Когда он уйдет, она покружит, как моль, над листами книги, скрутит косячок, но курить не станет, чтобы оставаться трезвой, потому что ей обязательно нужно быть трезвой, а то она еще может подумать, что все это происходит лишь в ее воображении, и тогда начнет читать.
Буквы будут прыгать у нее перед глазами, как блохи, и она не сумеет прочесть написанного, да и читать нет причины, она и так все это знает. Поищет на задней стороне обложки какие-нибудь выходные данные и обнаружит название “Коби-пейст” с банальным логотипом в виде пера, но ниже замерцает у нее перед глазами надпись: “Иерусалимский бульвар, Яфо”. Возможно, ей придется пересечь океан, однако она, как и я, конечно, испытывает смертельный ужас от одной мысли вверить себя этим дребезжащим железным крыльям.
А быть может, она не боится летать, но ей не хватит денег на билет на самолет. Может, у нее нет денег даже на зубную пасту. Может, у нее и зубов-то нет. А тогда нет у нее и никакого друга-читателя, который захотел бы ее поцеловать.
А может быть, у нее есть все, не один друг, а тысяча, может, она знаменитость и у нее нет времени на чтение длинных книг, она читает только сообщения от фотографов-экспериментаторов из Исландии и критику, посвященную ей и ее талантливым друзьям.
Быть может, она игуана, или вошь, или гигантская морская черепаха, или…
Нет-нет-нет, в этот черный волшебный круг я больше не вернусь. Бесплодные видения такого рода могут закончиться еще одним разрушительным душевным потрясением. Я ведь не для нее пишу. В этом воплощении я совсем один. Совершенно один.
Каждое предложение, что я пишу, от буквы к букве становится старше. Точка в конце его – могильная яма. Каждая запятая – болезнь, предвещающая смерть. Каждое двоеточие лелеет напрасное чаяние. Каждый дефис – удар мечом. Многоточие – ложь мира грядущего, которого нет в помине…
Все, больше не могу писать…
Продолжаю. Со страхом смерти, несмотря на страх смерти, вопреки страху смерти. Как в человеке, умершем уже не раз, во мне нет страха смерти. Напротив, я испытываю страх перед жизнью.
Моя книга увидит свет, пока я утопаю во тьме. В будущем перевоплощении я сам найду в ней утешение. Заплачу астрономическую сумму ушлому охотнику за книгами, который изыщет для меня пожелтевший экземпляр с переломанным корешком – в мире, где бумажные книги будут предметом интереса лишь для заядлых коллекционеров. Видишь эту древность, похвастаюсь я перед ним, это я написал. И пусть думает что хочет, грабитель.

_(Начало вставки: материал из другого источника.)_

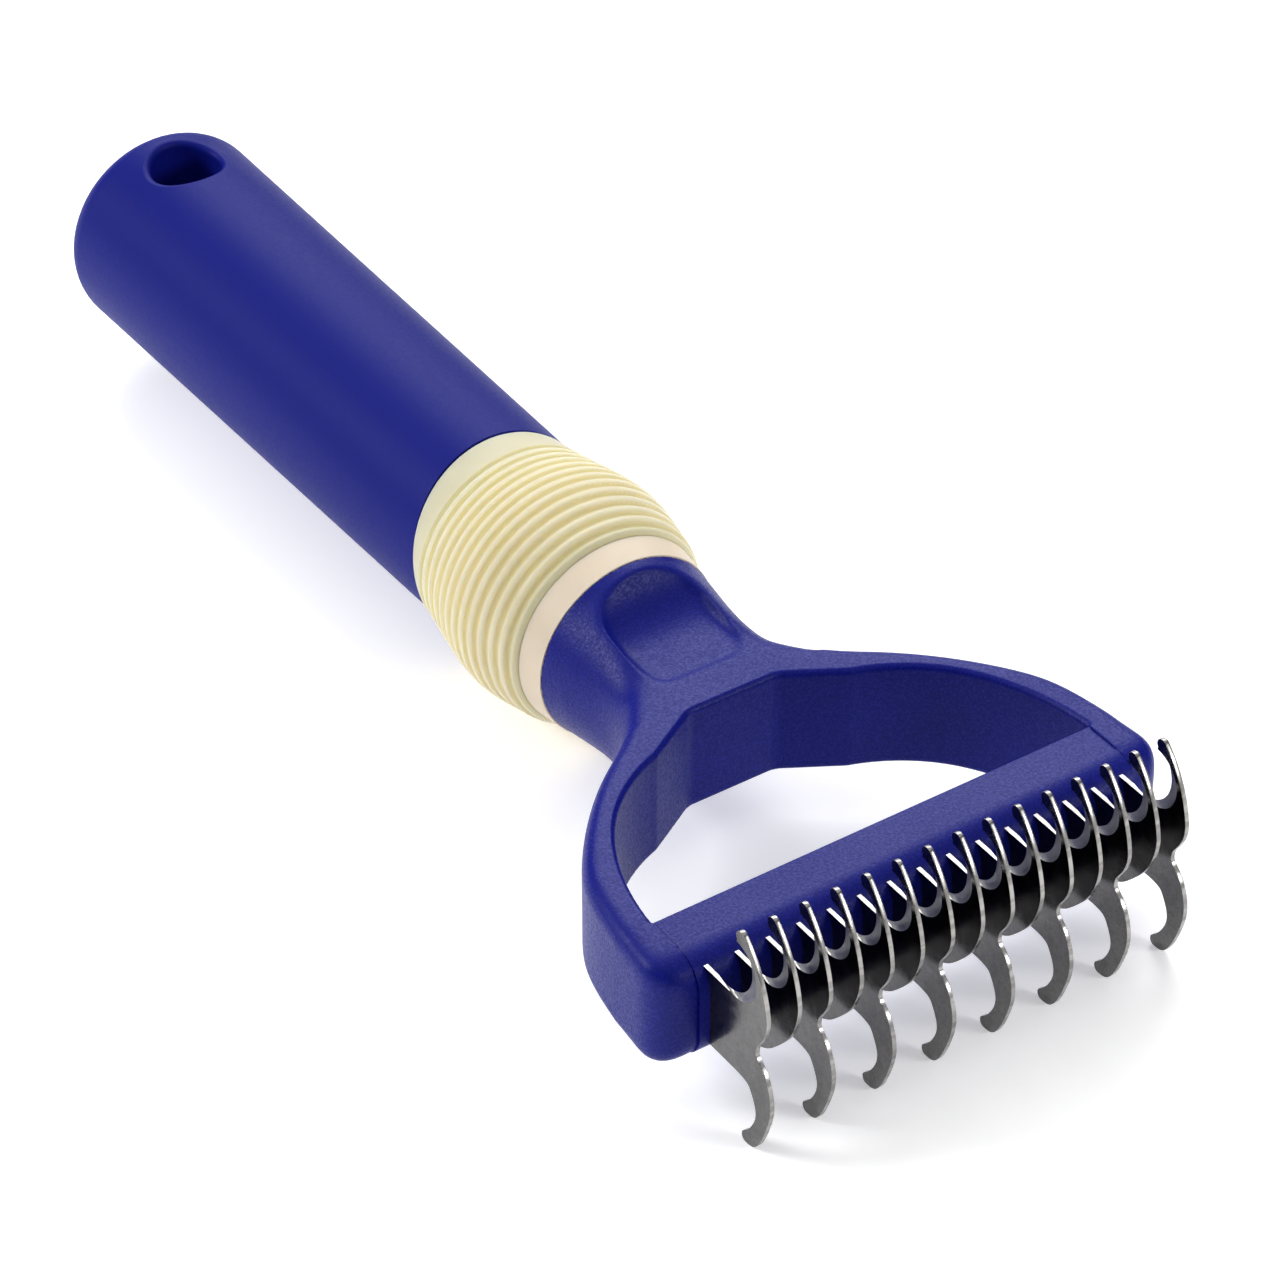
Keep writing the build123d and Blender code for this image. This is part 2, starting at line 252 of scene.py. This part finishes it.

Да-да, я пишу для себя, не для нее. С самого начала я писал для себя. Для себя и для вас, души.
Одно дело – записывать воспоминания о предыдущих реинкарнациях, и совсем другое – документировать текущее воплощение. Я никогда не вел дневник. Я боюсь, что если опишу день сегодняшний, он обернется последним моим днем. Да и у кого сейчас хватит сил выслушать рассказ о целой жизни?
Что касается технических деталей, меня зовут Григорий Цирульник, для близких – Гриша. После репатриации в Израиль меня стали звать Гершон. Если вы спросите меня, то я не ощущаю себя ни Григорием, ни Гришей и уж никак не Гершоном. Возраст? Тридцать девять. Да, это воплощение тянется дольше, чем предыдущие.
Место жительства: Яфо, Израиль. Что представляет собой Яфо? Возьмите самый убогий район в вашем городе, теперь затолкайте туда два конфликтующих друг с другом народа, добавьте горстку нелегальных иммигрантов и поместите их всех в доме, построенном шестьдесят лет назад и никогда не ремонтировавшемся. Поднимитесь по выщербленным ступеням (лифта нет) на четвертый этаж и постучите в дверь (звонок не работает) – и, может быть, я вам открою. Примерно четыре тысячи лет назад Ирод преподнес Яфо в дар Клеопатре, сегодня она могла бы запросто предъявить претензию.
За окном январь, однако жарко. Час дня. Для меня это еще утро, но для Марины… Ах да, надо же рассказать и о ней.
Марина – женщина, которой выпала сомнительная честь послужить мне матерью в этом воплощении. Она постсоветская эмигрантка с посттравматическим синдромом, девушка с плаката, посвященного человеческим страданиям. Всегда с пятнами помады на губах и стрелками на чулках. Даже в возрасте шестидесяти двух лет продолжает поддерживать связь с одноклассницами, оставшимися в России. Однажды она показала мне фотографию одной из них у куста малины. “Это на даче !” – воскликнула она ностальгически. Дача – это летний домик по-русски. Я сказал: “Ты сейчас дома, а на дворе лето, так чему тут завидовать?”